Reproduce the listing verbatim.

....................

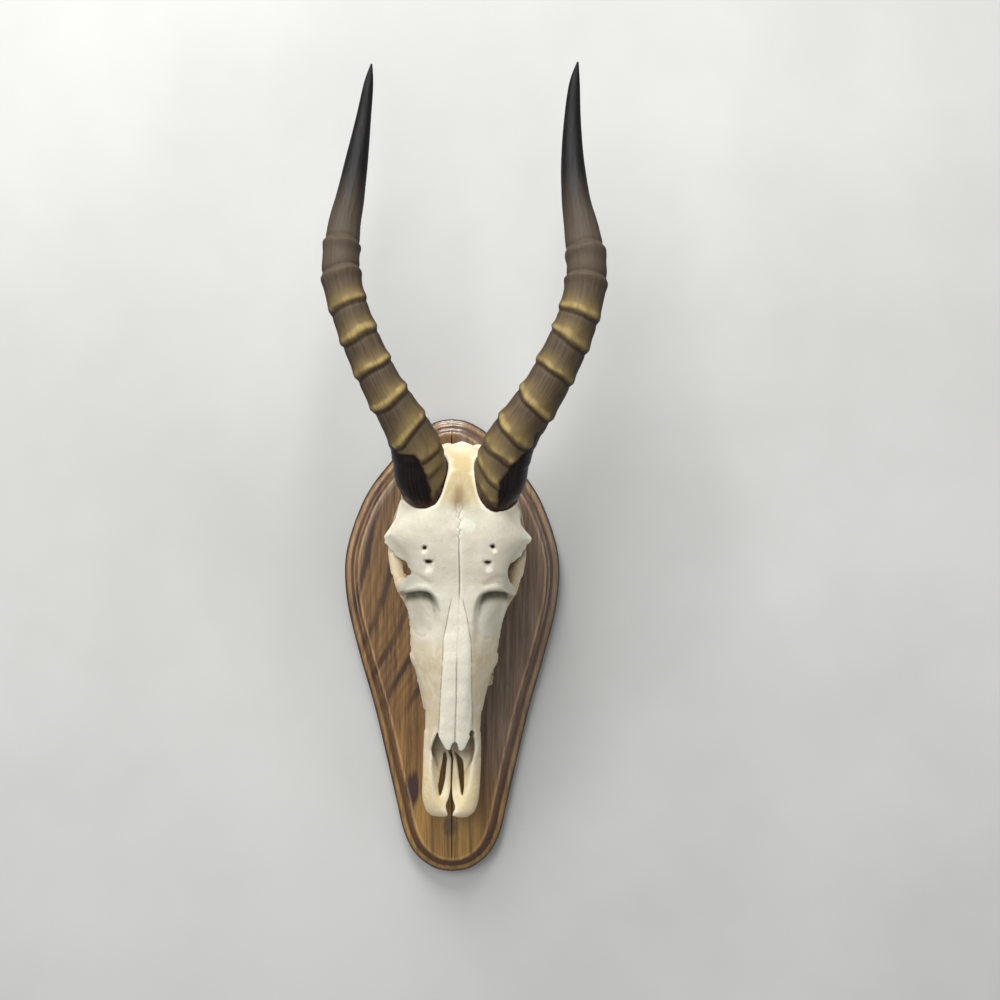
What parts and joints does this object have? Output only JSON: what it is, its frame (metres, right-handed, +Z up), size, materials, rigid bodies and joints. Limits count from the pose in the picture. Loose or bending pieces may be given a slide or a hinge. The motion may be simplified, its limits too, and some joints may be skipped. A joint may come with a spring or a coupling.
{
  "type": "blesbok skull mount",
  "caption": "Bleached antelope upper skull with long ringed lyre-shaped horns, screwed face outward onto a teardrop oak wall plaque with a moulded edge.",
  "frame": {"origin": "centre of the plaque's flat back face, where it meets the wall", "axes": "+Z up the wall, +Y into the wall, +X to the right of someone who looks at the face"},
  "size_m": [0.2136, 0.1519, 0.6388],
  "materials": {
    "oak": "stained and varnished, semi-gloss",
    "bone": "dry bleached bone, matt",
    "horn": "dull keratin, glossier at the tips",
    "enamel": "stained enamel, satin",
    "steel": "zinc-plated, satin"
  },
  "bodies": {
    "root": {"plaque": "oak", "skull": "bone", "horn_left": "horn", "horn_right": "horn", "tooth_left_1": "enamel", "tooth_left_2": "enamel", "tooth_left_3": "enamel", "tooth_left_4": "enamel", "tooth_left_5": "enamel", "tooth_left_6": "enamel", "tooth_right_1": "enamel", "tooth_right_2": "enamel", "tooth_right_3": "enamel", "tooth_right_4": "enamel", "tooth_right_5": "enamel", "tooth_right_6": "enamel", "screw_lower": "steel", "screw_upper": "steel"}
  },
  "joints": []
}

....................

**RESPONSE TO THIS EXERCISE**
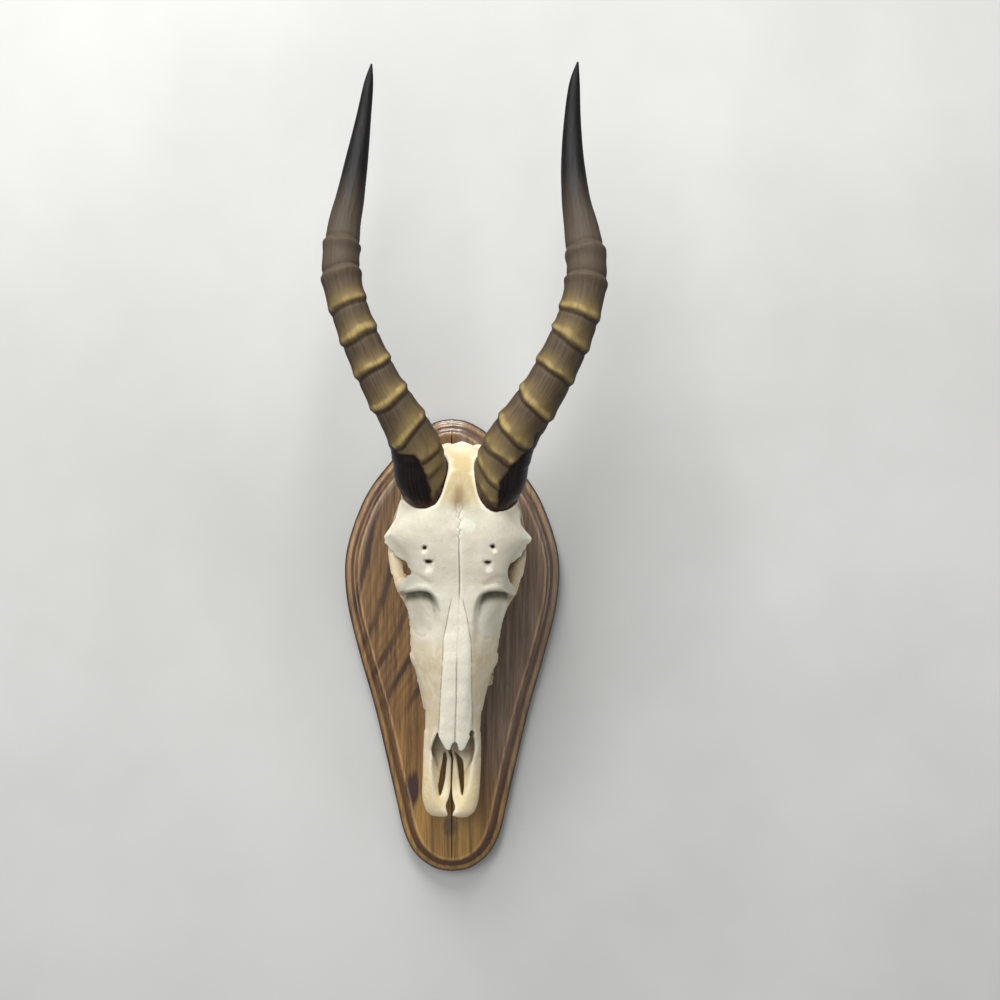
What parts and joints does this object have? Output only JSON: what it is, its frame (metres, right-handed, +Z up), size, materials, rigid bodies and joints. Limits count from the pose in the picture. Loose or bending pieces may be given a slide or a hinge. The motion may be simplified, its limits too, and some joints may be skipped. A joint may come with a spring or a coupling.
{
  "type": "blesbok skull mount",
  "caption": "Bleached antelope upper skull with long ringed lyre-shaped horns, screwed face outward onto a teardrop oak wall plaque with a moulded edge.",
  "frame": {"origin": "centre of the plaque's flat back face, where it meets the wall", "axes": "+Z up the wall, +Y into the wall, +X to the right of someone who looks at the face"},
  "size_m": [0.2136, 0.1519, 0.6388],
  "materials": {
    "oak": "stained and varnished, semi-gloss",
    "bone": "dry bleached bone, matt",
    "horn": "dull keratin, glossier at the tips",
    "enamel": "stained enamel, satin",
    "steel": "zinc-plated, satin"
  },
  "bodies": {
    "root": {"plaque": "oak", "skull": "bone", "horn_left": "horn", "horn_right": "horn", "tooth_left_1": "enamel", "tooth_left_2": "enamel", "tooth_left_3": "enamel", "tooth_left_4": "enamel", "tooth_left_5": "enamel", "tooth_left_6": "enamel", "tooth_right_1": "enamel", "tooth_right_2": "enamel", "tooth_right_3": "enamel", "tooth_right_4": "enamel", "tooth_right_5": "enamel", "tooth_right_6": "enamel", "screw_lower": "steel", "screw_upper": "steel"}
  },
  "joints": []
}